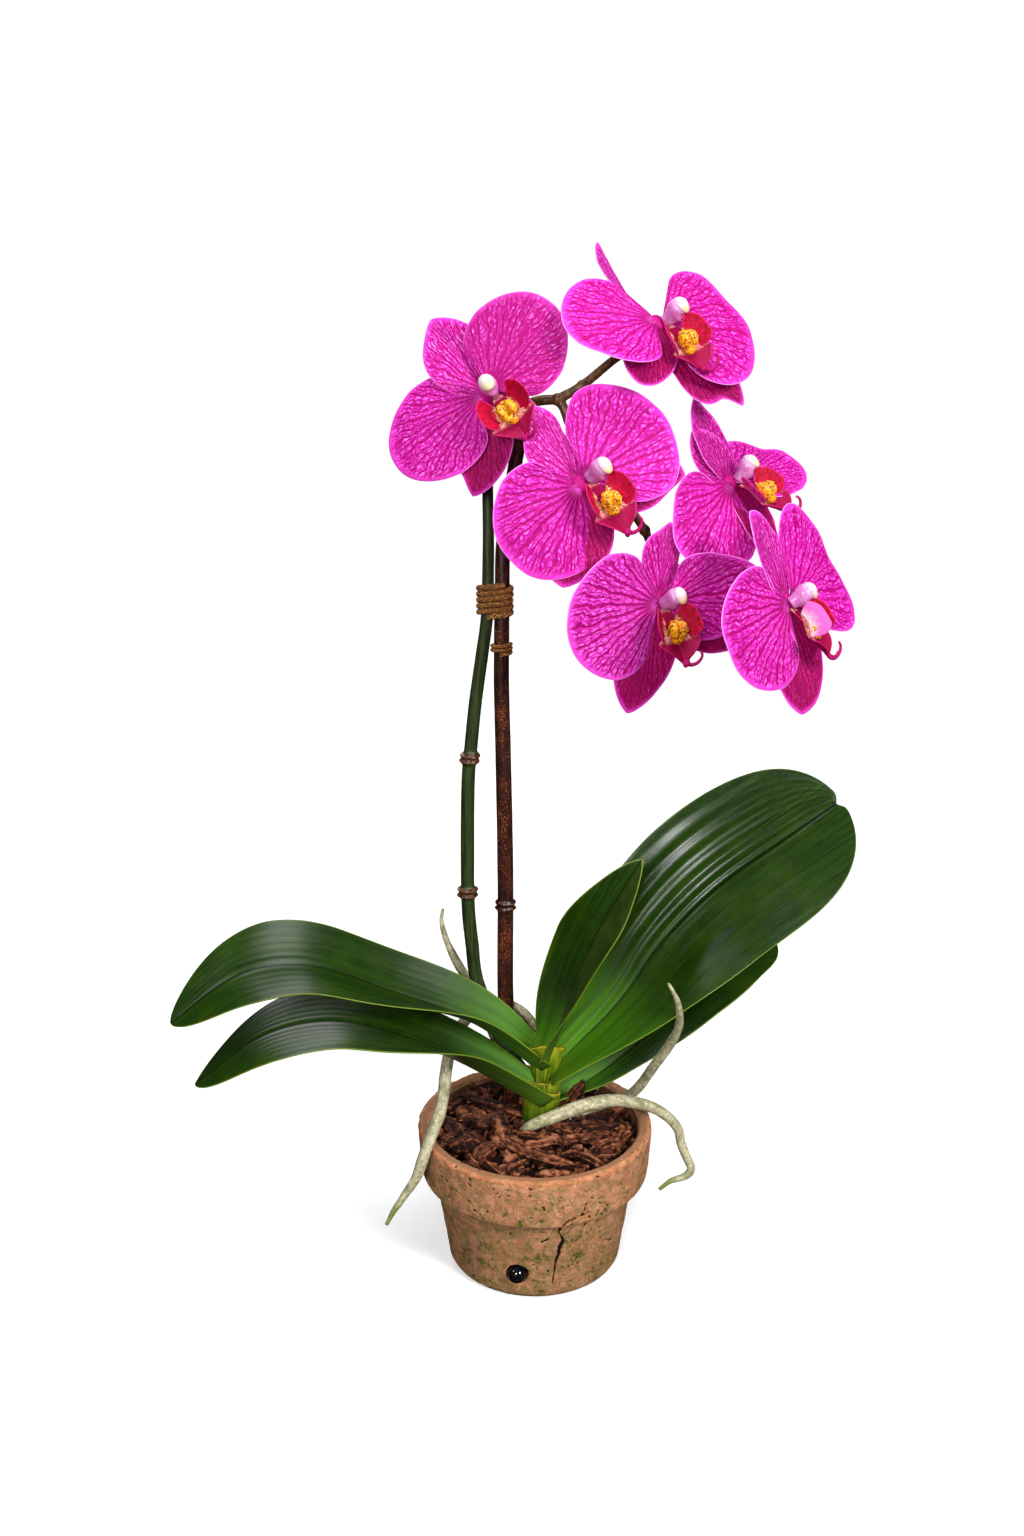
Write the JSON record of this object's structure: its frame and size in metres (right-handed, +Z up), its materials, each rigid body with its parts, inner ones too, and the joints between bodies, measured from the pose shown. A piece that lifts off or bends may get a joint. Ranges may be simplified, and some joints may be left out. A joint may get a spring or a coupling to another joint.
{
  "type": "potted moth orchid",
  "caption": "Pink moth orchid in bloom, its arching flower spike tied to a cane, with leathery leaves and air roots, growing in bark in a weathered clay pot.",
  "frame": {"origin": "centre of the pot's flat underside", "axes": "+Z up, the front that the blooms face is -Y, +X to the right of it"},
  "size_m": [0.334, 0.1222, 0.5032],
  "materials": {
    "clay": "matt, weathered",
    "bead": "glossy",
    "bark": "rough",
    "leaf": "waxy",
    "sheath": "satin",
    "root": "matt",
    "spike": "satin",
    "cane": "satin",
    "twine": "rough",
    "petal": "velvety",
    "lip": "satin",
    "column": "satin",
    "callus": "satin"
  },
  "bodies": {
    "root": {"pot": "clay", "drain_bead": "bead", "bark": "bark", "crown": "sheath", "leaf_upper_left": "leaf", "leaf_lower_left": "leaf", "leaf_large_right": "leaf", "leaf_lower_right": "leaf", "leaf_young": "leaf", "root_front": "root", "root_rising": "root", "root_hanging": "root", "root_back": "root", "stake": "cane", "flower_spike": "spike", "twine_tie": "twine", "twine_ring": "twine", "bloom_1_petals": "petal", "bloom_1_lip": "lip", "bloom_1_column": "column", "bloom_1_callus": "callus", "bloom_2_petals": "petal", "bloom_2_lip": "lip", "bloom_2_column": "column", "bloom_2_callus": "callus", "bloom_3_petals": "petal", "bloom_3_lip": "lip", "bloom_3_column": "column", "bloom_3_callus": "callus", "bloom_4_petals": "petal", "bloom_4_lip": "lip", "bloom_4_column": "column", "bloom_4_callus": "callus", "bloom_5_petals": "petal", "bloom_5_lip": "lip", "bloom_5_column": "column", "bloom_5_callus": "callus", "bloom_6_petals": "petal", "bloom_6_lip": "lip", "bloom_6_column": "column", "bloom_6_callus": "callus"}
  },
  "joints": []
}
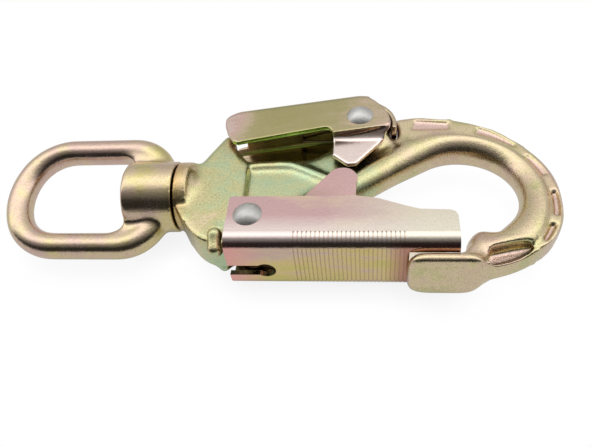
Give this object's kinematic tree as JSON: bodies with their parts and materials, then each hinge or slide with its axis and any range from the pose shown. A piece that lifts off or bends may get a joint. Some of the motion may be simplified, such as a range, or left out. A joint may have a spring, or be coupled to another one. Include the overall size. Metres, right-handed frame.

^^^^^^^^

GOAL: Check every line in the material above for the string "each", then give only the number of lines that have it.

ANSWER FOR THE TASK: 2